EBay conducted no investigation before posting the ad, according to a spokesman, and it never does. Because of the volume of trade - there are more than 30 million listings on eBay, with 3.6 million listings added every day - the company cannot screen advertisements before they are posted on the Internet, said Hani Durzy, an eBay spokesman.
"We rely on our traders and the public to point these things out," Mr. Durzy said. EBay is an Internet intermediary between buyers and sellers, for everything from baseballs to Texas ranchland. Mr.
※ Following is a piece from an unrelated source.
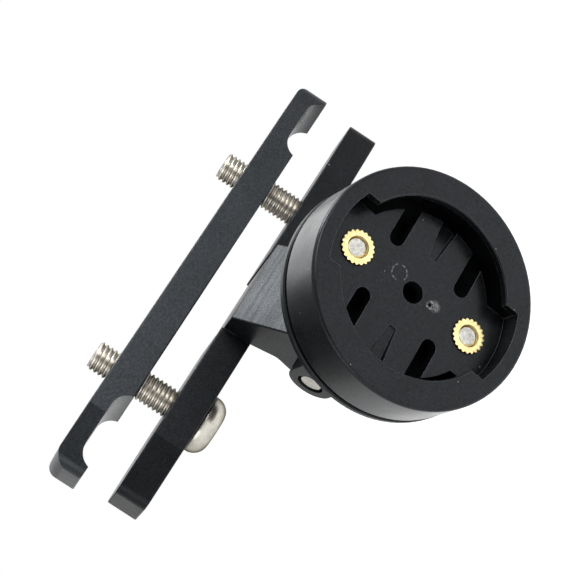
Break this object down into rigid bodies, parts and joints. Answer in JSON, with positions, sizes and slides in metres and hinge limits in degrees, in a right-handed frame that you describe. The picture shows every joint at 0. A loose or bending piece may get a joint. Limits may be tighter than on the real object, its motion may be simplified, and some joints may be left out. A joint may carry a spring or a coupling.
{
  "type": "saddle-rail camera mount with a quarter-turn socket",
  "caption": "Two-plate saddle-rail clamp whose solid arm carries a tilting head with a round quarter-turn socket for a bike camera or computer.",
  "frame": {"origin": "centre of the bracket plate's rail face, midway between the clamp bolts", "axes": "+X along the plates, +Z from the bracket plate to the loose clamp plate, -Y to the side where the head is"},
  "size_m": [0.0804, 0.0542, 0.0528],
  "materials": {
    "anodised_plate": "black anodised, satin",
    "anodised_base": "black anodised, satin",
    "moulded_ring": "black moulded, fine matt texture",
    "stainless": "plain stainless steel",
    "brass_insert": "bright, knurled"
  },
  "bodies": {
    "bracket": {"rail_bracket": "anodised_plate"},
    "clamp": {"clamp_plate": "anodised_plate"},
    "bolt_left": {"clamp_bolt_left": "stainless"},
    "bolt_right": {"clamp_bolt_right": "stainless"},
    "head": {"head_base": "anodised_base", "quarter_turn_ring": "moulded_ring", "insert_upper": "brass_insert", "insert_lower": "brass_insert", "insert_screw_upper": "stainless", "insert_screw_lower": "stainless", "hinge_bolt": "stainless"}
  },
  "joints": [
    {"name": "head_tilt", "type": "hinge", "parent": "bracket", "child": "head", "pos_m": [0, -0.0165, -0.016], "axis": [1, 0, 0], "range_deg": [-25, 45]},
    {"name": "bolt_left_turn", "type": "hinge", "parent": "bracket", "child": "bolt_left", "pos_m": [-0.0207, 0, 0], "axis": [0, 0, 1], "range_deg": [-1580, 2390]},
    {"name": "bolt_right_turn", "type": "hinge", "parent": "bracket", "child": "bolt_right", "pos_m": [0.0207, 0, 0], "axis": [0, 0, 1], "range_deg": [-1580, 2390]},
    {"name": "clamp_slide", "type": "slide", "parent": "bracket", "child": "clamp", "axis": [0, 0, 1], "range_m": [-0.0053, 0.0035]}
  ],
  "couplings": [
    {"joint": "bolt_left_turn", "follows": "clamp_slide", "rad_per_m": -7854},
    {"joint": "bolt_right_turn", "follows": "clamp_slide", "rad_per_m": -7854}
  ]
}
Durzy added that the company did use computer filters to identify improper items and advertisements, but said they were not foolproof.
Strange things have surfaced before on eBay, some getting sold, others eventually getting pulled: a grilled cheese sandwich with an image of the Virgin Mary burned into it; a ghost; a vote from Ohio; even the Internet itself.
But Mr. Durzy said eBay, which is the world's largest Internet retailer, even bigger than Amazon, had never had a judge for sale before.
Within seconds of looking at the ad, Mr. Durzy rattled off a list of rules he said it violated: misleading title, misleading description, unauthorized use of a photo, unauthorized use of a name, illegal product.
"You're not allowed to sell human remains or human beings on eBay," Mr. Durzy explained.
Mr. Durzy also said Judge Klein was listed under the wrong category, maybe a small thing, but another violation nonetheless.
Ms. Schoenberg listed her advertisement under the heading "Sporting Goods, Archery, Arrows, Shafts."
"Shaft has multiple meanings," explained Ms. Schoenberg, who said she once worked as a comedy writer. "Again," she emphasized, "this is parody."
But Mr. Durzy said eBay was no place for parody.
"It's a place for people to buy and sell goods," he said.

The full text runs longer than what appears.